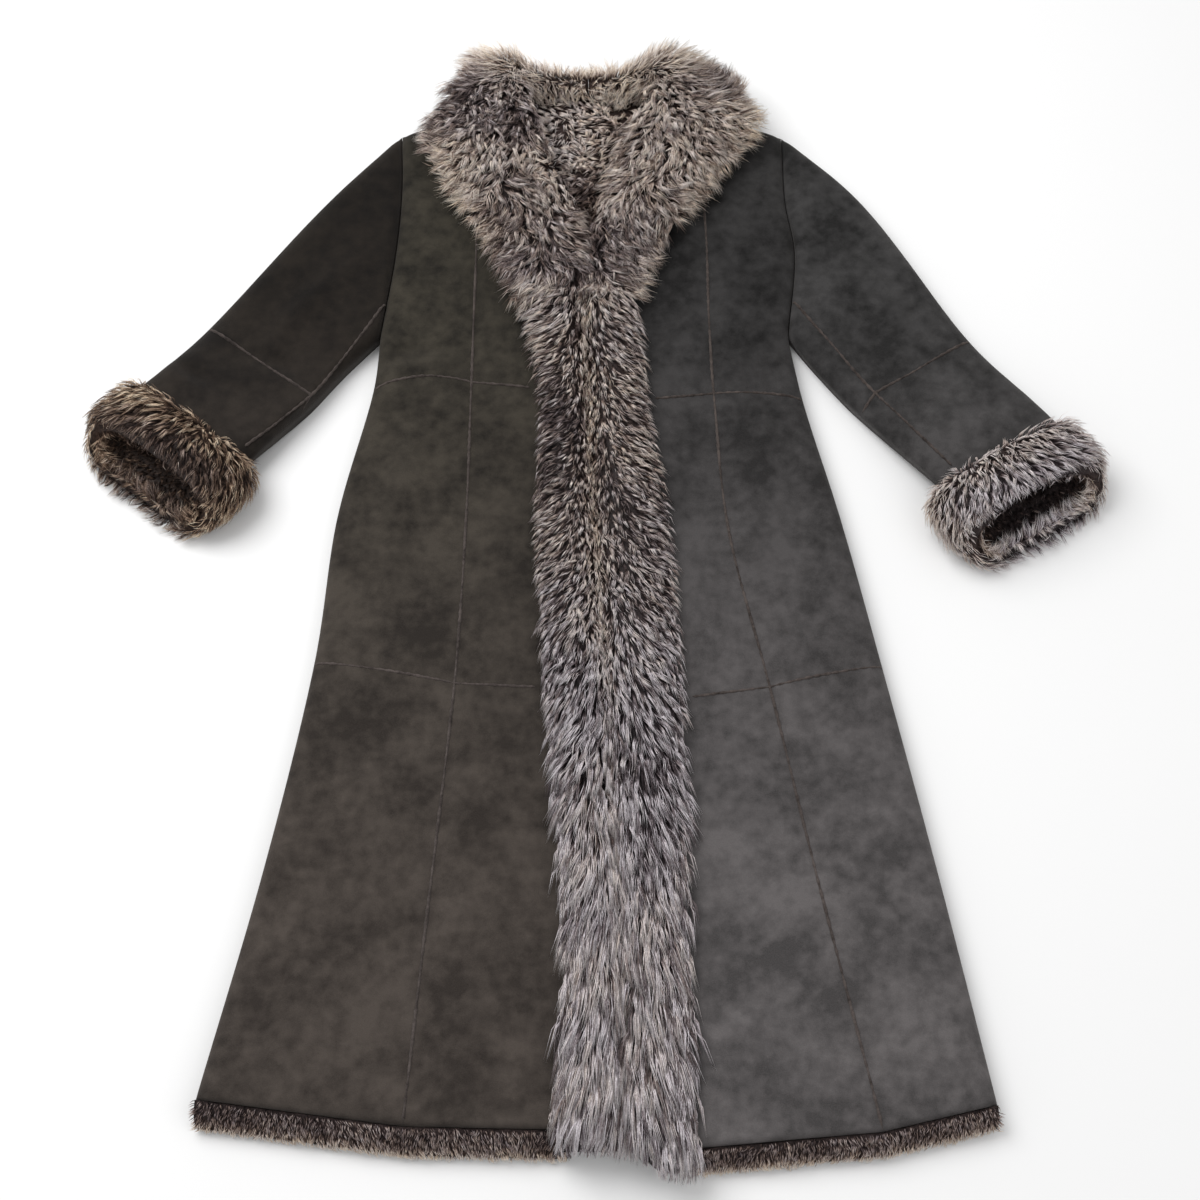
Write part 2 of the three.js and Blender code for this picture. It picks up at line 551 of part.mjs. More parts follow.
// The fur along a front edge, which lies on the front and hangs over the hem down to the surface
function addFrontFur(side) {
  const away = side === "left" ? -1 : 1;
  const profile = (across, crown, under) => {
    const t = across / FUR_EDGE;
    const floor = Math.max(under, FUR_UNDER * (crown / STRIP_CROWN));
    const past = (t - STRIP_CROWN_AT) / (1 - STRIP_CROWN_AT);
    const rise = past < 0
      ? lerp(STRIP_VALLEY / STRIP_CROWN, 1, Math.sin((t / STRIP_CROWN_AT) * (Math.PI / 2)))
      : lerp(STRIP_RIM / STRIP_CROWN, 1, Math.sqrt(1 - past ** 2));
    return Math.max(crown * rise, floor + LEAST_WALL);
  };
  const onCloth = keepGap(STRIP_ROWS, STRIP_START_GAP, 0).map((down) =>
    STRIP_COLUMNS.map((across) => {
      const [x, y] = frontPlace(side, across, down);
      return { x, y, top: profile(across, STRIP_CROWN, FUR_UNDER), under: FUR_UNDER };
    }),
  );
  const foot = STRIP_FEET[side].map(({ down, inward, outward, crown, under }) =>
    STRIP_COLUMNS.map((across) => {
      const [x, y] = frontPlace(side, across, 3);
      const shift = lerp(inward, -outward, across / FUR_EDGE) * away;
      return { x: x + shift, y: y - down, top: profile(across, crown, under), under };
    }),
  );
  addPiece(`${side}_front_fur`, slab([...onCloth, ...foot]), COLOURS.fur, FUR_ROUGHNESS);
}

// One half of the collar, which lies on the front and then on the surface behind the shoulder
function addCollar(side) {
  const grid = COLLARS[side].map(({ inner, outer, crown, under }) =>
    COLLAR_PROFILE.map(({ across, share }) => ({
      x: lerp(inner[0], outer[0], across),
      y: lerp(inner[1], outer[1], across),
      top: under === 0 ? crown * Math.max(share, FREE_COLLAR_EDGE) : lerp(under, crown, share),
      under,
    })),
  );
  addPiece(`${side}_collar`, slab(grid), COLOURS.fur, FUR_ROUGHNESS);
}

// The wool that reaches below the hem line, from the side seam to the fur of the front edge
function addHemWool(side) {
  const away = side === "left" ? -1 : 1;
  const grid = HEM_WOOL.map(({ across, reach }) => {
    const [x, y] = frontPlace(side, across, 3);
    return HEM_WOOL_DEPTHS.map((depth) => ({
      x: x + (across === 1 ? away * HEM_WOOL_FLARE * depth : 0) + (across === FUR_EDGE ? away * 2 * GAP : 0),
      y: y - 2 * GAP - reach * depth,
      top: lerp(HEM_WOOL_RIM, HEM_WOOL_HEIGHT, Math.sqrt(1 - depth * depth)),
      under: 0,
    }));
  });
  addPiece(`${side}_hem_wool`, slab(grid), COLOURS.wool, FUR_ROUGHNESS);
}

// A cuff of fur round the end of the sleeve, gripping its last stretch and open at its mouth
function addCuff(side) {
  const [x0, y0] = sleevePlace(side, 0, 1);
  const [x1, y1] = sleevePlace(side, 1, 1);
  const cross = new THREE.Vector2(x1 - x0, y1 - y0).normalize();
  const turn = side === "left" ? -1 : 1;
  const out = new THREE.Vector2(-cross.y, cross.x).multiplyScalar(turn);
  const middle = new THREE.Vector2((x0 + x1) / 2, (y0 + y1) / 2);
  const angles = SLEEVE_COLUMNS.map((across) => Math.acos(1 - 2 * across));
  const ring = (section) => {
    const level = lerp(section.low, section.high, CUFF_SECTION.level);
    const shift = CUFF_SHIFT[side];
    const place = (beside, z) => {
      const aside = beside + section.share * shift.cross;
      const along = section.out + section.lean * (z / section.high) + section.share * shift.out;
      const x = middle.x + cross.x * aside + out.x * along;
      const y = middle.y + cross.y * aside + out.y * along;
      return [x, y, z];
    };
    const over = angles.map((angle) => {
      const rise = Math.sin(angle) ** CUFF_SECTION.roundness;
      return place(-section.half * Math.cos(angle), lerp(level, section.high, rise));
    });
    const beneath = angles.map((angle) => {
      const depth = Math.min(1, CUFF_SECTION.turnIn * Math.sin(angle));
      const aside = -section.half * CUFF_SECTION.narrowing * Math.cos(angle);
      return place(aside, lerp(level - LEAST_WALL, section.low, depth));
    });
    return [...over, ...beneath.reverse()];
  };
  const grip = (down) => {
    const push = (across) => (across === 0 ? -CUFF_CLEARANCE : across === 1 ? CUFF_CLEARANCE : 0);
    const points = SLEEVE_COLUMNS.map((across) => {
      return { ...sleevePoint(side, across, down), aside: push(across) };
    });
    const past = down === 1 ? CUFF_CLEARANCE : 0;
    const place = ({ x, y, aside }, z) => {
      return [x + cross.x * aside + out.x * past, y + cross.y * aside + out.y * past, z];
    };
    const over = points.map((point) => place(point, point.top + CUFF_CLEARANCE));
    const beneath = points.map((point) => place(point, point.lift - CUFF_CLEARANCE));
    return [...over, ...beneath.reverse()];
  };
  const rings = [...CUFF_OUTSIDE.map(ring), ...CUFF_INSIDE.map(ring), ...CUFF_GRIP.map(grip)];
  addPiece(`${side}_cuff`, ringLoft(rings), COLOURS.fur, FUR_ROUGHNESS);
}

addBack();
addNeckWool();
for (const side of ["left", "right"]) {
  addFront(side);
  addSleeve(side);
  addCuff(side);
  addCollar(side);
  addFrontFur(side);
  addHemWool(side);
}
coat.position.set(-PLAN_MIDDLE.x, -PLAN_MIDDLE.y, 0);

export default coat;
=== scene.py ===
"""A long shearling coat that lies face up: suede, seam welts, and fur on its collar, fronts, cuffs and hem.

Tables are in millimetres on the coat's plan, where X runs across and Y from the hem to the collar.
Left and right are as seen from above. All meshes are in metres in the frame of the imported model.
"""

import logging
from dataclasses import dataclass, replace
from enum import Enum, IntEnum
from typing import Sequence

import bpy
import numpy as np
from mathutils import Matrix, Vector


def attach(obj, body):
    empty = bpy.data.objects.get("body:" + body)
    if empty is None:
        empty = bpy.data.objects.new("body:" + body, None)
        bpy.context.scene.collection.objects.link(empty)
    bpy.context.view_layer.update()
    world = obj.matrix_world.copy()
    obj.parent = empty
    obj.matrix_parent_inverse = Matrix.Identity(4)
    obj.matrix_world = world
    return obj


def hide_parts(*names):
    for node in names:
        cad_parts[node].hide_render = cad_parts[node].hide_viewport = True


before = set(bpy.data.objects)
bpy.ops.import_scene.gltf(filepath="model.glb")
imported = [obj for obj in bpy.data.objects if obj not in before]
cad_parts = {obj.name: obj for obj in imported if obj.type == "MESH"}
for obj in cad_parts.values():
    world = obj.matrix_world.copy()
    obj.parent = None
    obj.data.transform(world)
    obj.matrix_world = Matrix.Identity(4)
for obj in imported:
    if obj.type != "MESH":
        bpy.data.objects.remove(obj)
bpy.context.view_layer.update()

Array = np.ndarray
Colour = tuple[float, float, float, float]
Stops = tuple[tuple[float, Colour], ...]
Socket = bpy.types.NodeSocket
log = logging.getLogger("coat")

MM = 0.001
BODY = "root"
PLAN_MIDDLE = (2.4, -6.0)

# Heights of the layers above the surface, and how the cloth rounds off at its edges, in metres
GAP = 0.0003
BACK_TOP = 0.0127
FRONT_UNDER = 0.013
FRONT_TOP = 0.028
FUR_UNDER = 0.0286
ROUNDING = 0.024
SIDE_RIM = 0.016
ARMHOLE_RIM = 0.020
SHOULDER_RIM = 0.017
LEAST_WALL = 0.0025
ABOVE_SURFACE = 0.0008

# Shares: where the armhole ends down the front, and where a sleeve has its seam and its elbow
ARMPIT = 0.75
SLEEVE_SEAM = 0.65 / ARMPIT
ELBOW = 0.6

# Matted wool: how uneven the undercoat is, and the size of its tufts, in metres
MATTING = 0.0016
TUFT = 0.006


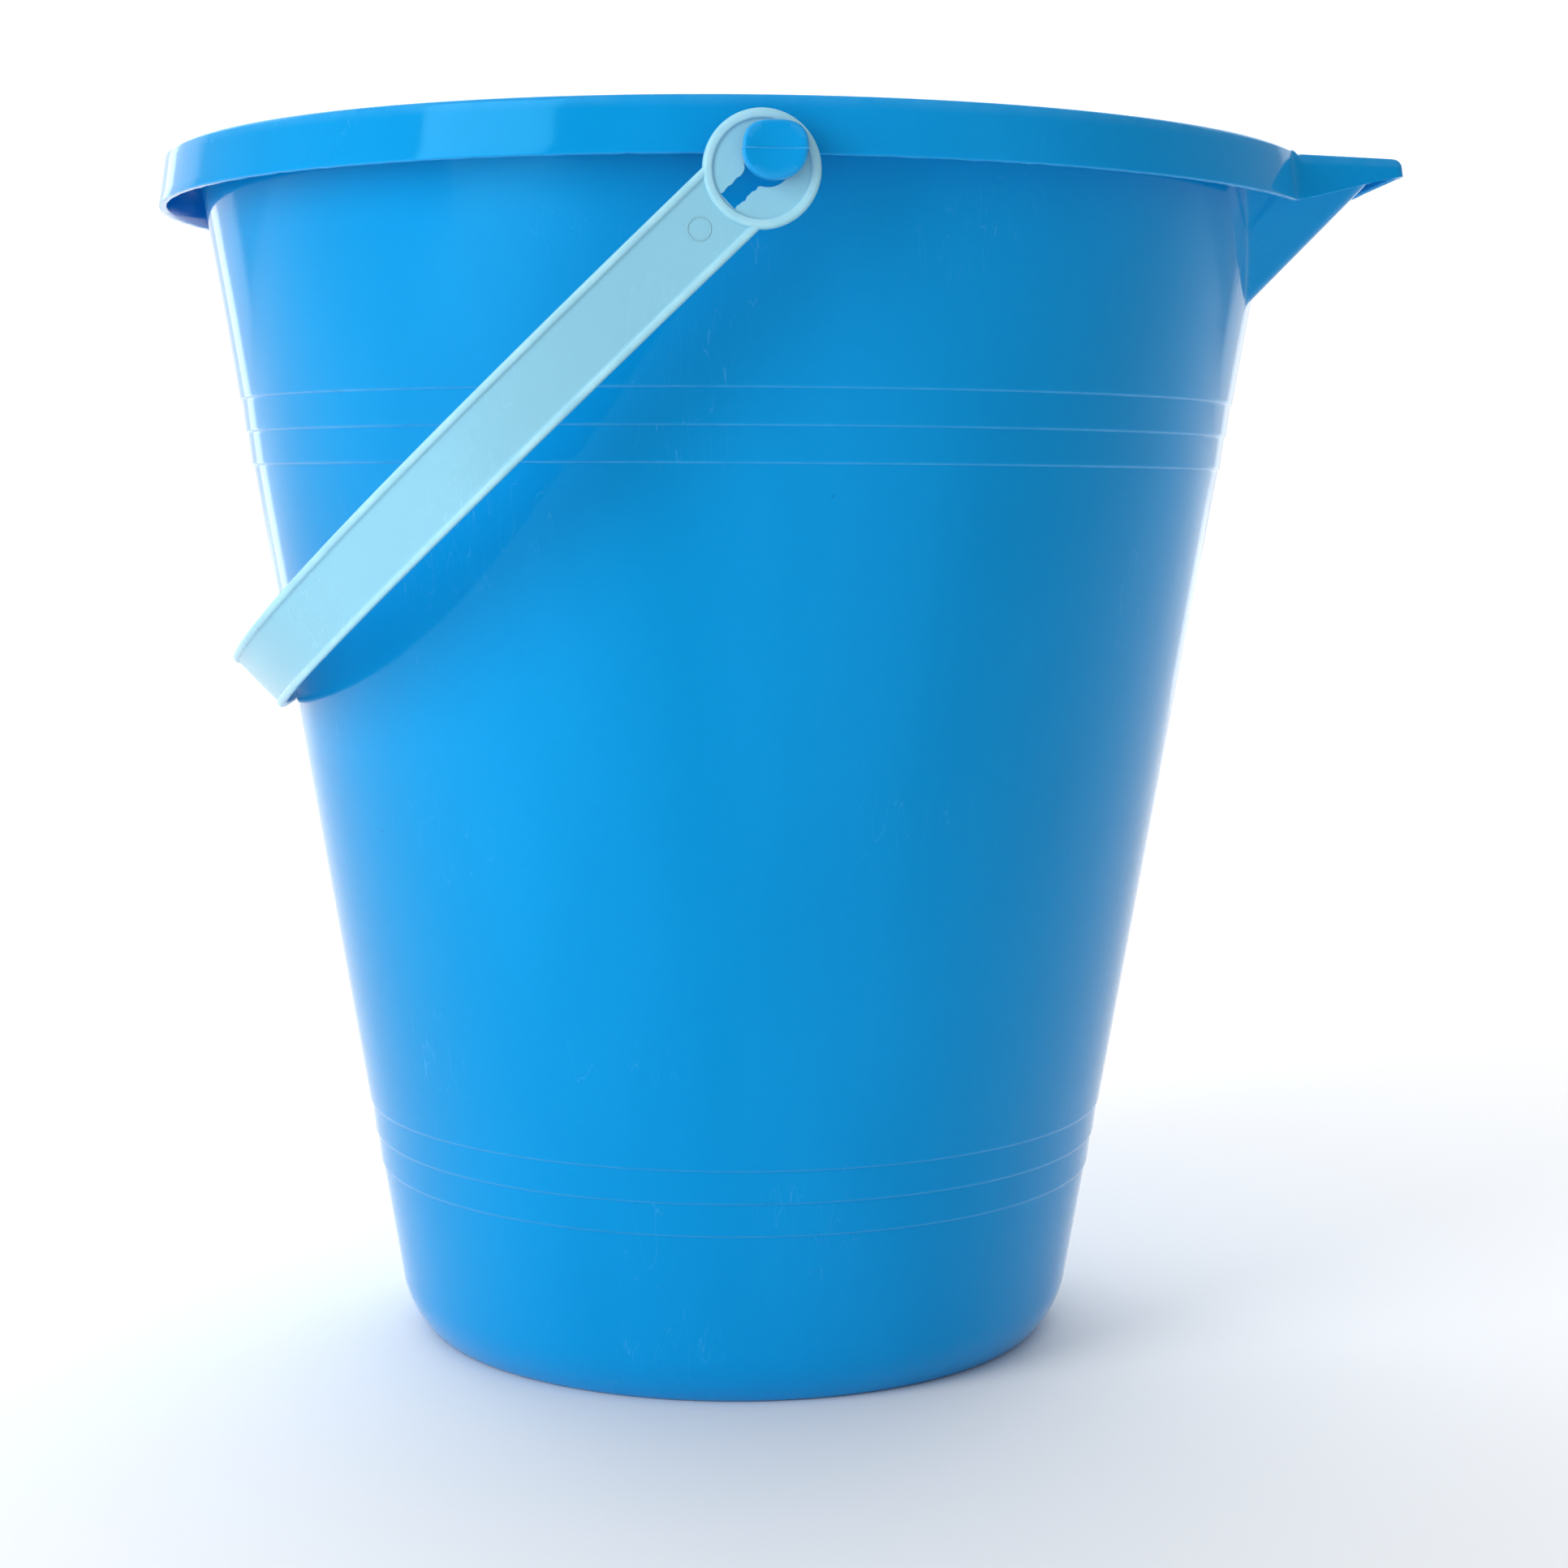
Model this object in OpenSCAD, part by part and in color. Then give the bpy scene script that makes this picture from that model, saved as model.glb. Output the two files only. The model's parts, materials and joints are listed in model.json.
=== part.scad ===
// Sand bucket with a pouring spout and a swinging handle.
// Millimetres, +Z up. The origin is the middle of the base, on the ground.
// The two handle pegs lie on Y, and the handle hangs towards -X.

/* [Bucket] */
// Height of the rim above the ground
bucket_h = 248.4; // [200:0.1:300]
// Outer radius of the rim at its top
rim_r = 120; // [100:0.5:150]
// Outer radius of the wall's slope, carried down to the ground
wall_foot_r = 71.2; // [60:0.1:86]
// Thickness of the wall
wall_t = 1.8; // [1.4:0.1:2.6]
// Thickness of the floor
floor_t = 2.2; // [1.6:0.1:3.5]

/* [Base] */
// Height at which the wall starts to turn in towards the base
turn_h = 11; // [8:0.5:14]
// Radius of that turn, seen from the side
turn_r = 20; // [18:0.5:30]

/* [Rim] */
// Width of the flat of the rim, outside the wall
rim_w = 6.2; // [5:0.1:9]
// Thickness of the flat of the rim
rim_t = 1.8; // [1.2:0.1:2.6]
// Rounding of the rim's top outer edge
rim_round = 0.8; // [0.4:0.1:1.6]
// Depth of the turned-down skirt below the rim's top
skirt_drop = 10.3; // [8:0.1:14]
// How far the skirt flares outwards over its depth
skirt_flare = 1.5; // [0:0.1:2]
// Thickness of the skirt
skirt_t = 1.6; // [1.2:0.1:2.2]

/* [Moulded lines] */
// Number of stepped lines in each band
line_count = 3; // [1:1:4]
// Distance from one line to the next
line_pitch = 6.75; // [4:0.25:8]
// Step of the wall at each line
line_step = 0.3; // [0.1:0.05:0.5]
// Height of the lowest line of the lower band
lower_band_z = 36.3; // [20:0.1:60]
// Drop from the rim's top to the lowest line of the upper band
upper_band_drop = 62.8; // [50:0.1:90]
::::
YOUR GOAL: Exactly as written, quote the lines from the one that has "Model this object" down to the one that has "hangs towards -X.", and include both.

SOLUTION TO THIS PROBLEM:
Model this object in OpenSCAD, part by part and in color. Then give the bpy scene script that makes this picture from that model, saved as model.glb. Output the two files only. The model's parts, materials and joints are listed in model.json.
=== part.scad ===
// Sand bucket with a pouring spout and a swinging handle.
// Millimetres, +Z up. The origin is the middle of the base, on the ground.
// The two handle pegs lie on Y, and the handle hangs towards -X.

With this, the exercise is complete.